Sunday, 14 April 2013


The death of Margaret Thatcher has brought to the surface some extremely hateful examples of the worst aspects of human nature.  People who should know better and set an example have allowed the vindictive politics of tribalism to take over when something more compassionate and considered was called for.

It is understandable that those whose jobs for life in the coal mines on a father-to-son basis were lost in the 1980’s should be unforgiving of the polititians who were seen to bring this about.  However, that understanding has to be tempered by three considerations.

The first is that in the 1960’s and 1970’s the trade unions used their power to bring this country to a pretty parlous state.  Those of us who worked through three-day weeks, rail strikes and electricity blackouts had to go to work regardless. We often trudged through streets stacked high with rubbish.  We who worked on through those days did not and still do not enjoy the inflation-proof pensions earned through those strikes.  Only those paid through the public purse and subsidised by those working in the private sector have that privileged status and that includes our members of parliament.

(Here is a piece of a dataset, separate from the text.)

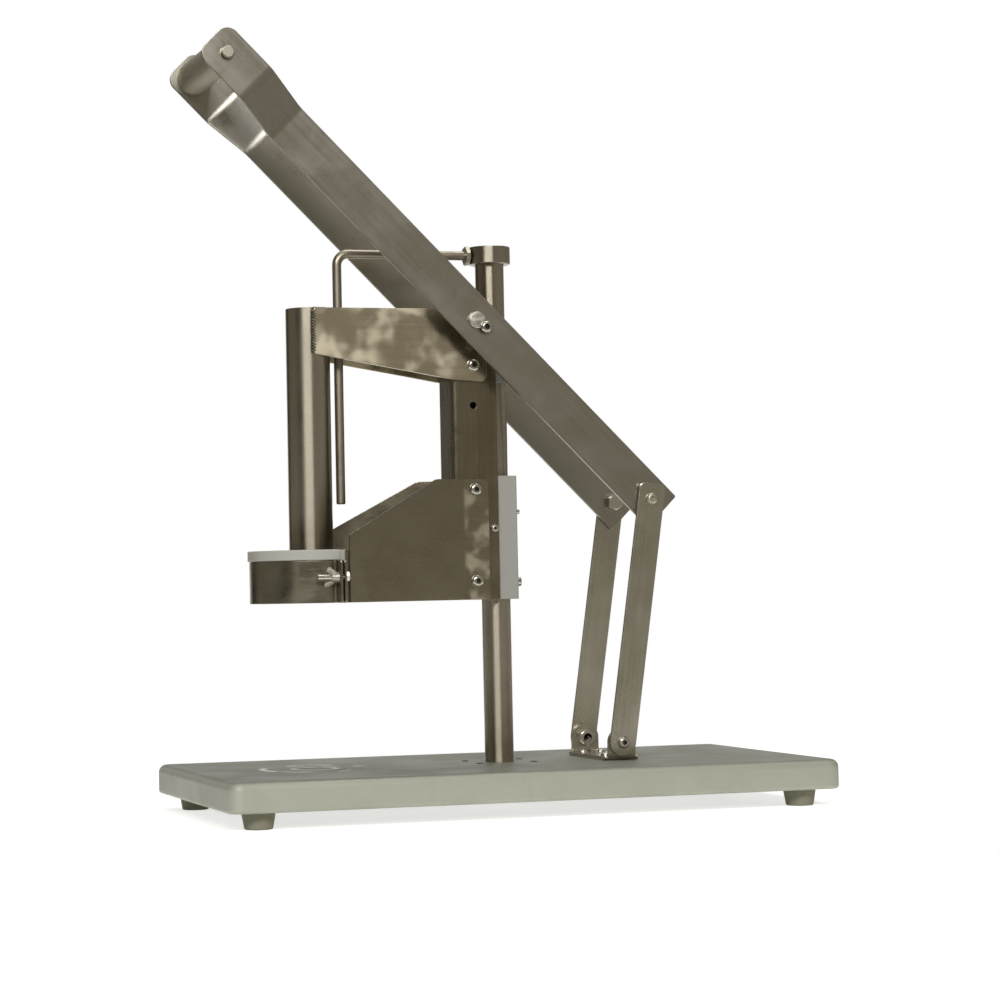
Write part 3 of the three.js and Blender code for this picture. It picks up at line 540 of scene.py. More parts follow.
def shader_group(name, *inputs, outputs):
    return node_group(name, "ShaderNodeTree", [("Vector", "NodeSocketVector"), *inputs],
                      [(label, FLOAT) for label in outputs])


def distances(*labels):
    return [(label, FLOAT, MM, "DISTANCE") for label in labels]


def finish_tree(tree, given, shape, sink):
    """Ends a tree with its shape made real and given its material."""
    real = add(tree, "GeometryNodeRealizeInstances", {"Geometry": shape}).outputs[0]
    done = add(tree, "GeometryNodeSetMaterial", {"Geometry": real, "Material": given["Material"]})
    tree.links.new(done.outputs[0], sink["Geometry"])


def at_places(tree, given, shape, sink):
    """Sets a shape at every point, turned to the point's aim and rolled about it."""
    aim = add(tree, "GeometryNodeInputNamedAttribute", {"Name": "aim"}, data_type="FLOAT_VECTOR")
    roll = add(tree, "GeometryNodeInputNamedAttribute", {"Name": "roll"}, data_type="FLOAT")
    facing = add(tree, "FunctionNodeAlignRotationToVector", {"Vector": aim.outputs["Attribute"]},
                 axis="Z").outputs[0]
    about = add(tree, "FunctionNodeAxisAngleToRotation", {
        "Axis": (0, 0, 1), "Angle": roll.outputs["Attribute"]}).outputs[0]
    rolled = add(tree, "FunctionNodeRotateRotation", {"Rotation": facing, "Rotate By": about},
                 rotation_space="LOCAL").outputs[0]
    copies_made = add(tree, "GeometryNodeInstanceOnPoints", {
        "Points": given["Geometry"], "Instance": shape, "Rotation": rolled}).outputs[0]
    finish_tree(tree, given, copies_made, sink)


def cylinder(tree, sides, radius, depth, segments=1):
    return add(tree, "GeometryNodeMeshCylinder", {
        "Vertices": sides, "Side Segments": segments, "Fill Segments": 1, "Radius": radius,
        "Depth": depth}, fill_type="NGON").outputs["Mesh"]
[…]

Secondly, when Labour returned to power after the Conservatives’ four terms in office, they chose not to revert to mining coal in this country, indeed they continued to close mines!

Thirdly, much was made in the 1970’s of the dirt and danger of mining in order to justify higher wages and protected pensions.  A generation later are there really advocates for resuming such activities?

My point is a simple one.  I do not care for bankers who never seem to be penalised for failure, whose rewards are obscenely out of proportion to the work they do and whose treatment of their ordinary staff leaves much to be desired.  They hold us to ransom for more money ‘or they will leave.’  Go, say I – please go.  So, equally, I did not and still do not, care for trade union leaders doing exactly the same thing.  To my simple mind Fred Goodwin and Arthur Scargill are just two sides of the same coin.  Each in his own way was in his own time guilty of using his power both unwisely and without regard for anything but narrow self-interest – ‘my bank,’ - ‘my members’ and nobody else matters just won’t do.

Furthermore, for people to rejoice in someone’s death reveals not only a shallowness of humanity but also a lack of thought that is quite breathtaking.  It is sad to realise that as a nation we appear to have made so little progress.

We live in one of the world’s richest nations; we are well educated and cosseted.  The poorest of our citizens is relatively rich compared with the poorest on the planet and yet we are prepared, some of us, to hold a party to celebrate a death while others seem to think that doing so represents some sort of humour.

Let’s be clear: over four hundred years ago John Donne made it easy to understand when he wrote that “Every man’s death diminishes me,” and, “Ask not for whom the bell tolls, it tolls for thee.”  We are all from the same thread and our actions have their effects and often do so far beyond our immediate imagining both in scope and time.
The unbridled greed of some in the sixties and seventies produced its counterbalance in the eighties.  In the same way the massive expenditure with borrowed money in the last decade is causing grief in so many ways now. 

We love to find a scapegoat and to say it is nothing to do with us.  I have no doubt that the miners who followed Arthur Scargill thought they were justified, but how many of them looked beyond their own heartland in order to see the impact of their actions on others.  Where was the compassion to temper those actions?  Equally, how many bankers, footballers or others with incomes of six figures or more stop to consider who pays for their lifestyles?

So what to do about it.  Well, let’s stop holding silly ‘parties’ for a start.  They are sick, not funny.  We should also realise that, as the world’s oldest current democracy, it is time for us to abandon the tribalistic and unthinking politics that passes for government now, and come up with a better model.  We can and should do better.  Political thinking (I use the word ‘thinking’ loosely!) is too polarised and self-interested in our land and we cannot and should not afford it.

Let us have far fewer MP’s but let us pay them well and get the best.  Let us select them rather than having them selected for us from the ranks of the politically ambitious who, often, have no experience of work or life outside their own little political bubble.

Let us develop a civil service free from trade unionism and awards that signify little beyond an ability to dispose of rivals more effectively than others.  Let us also take the National Health Service and Education out of the hands of politicians altogether.  Idealology ought to have no part in either.

Finally, let us try in this process to put some older, wiser and more experienced heads into the process of government to create a better balance in decision making.

We should remember we get the government we deserve.  We are all accountable.  It is time we started to make a change.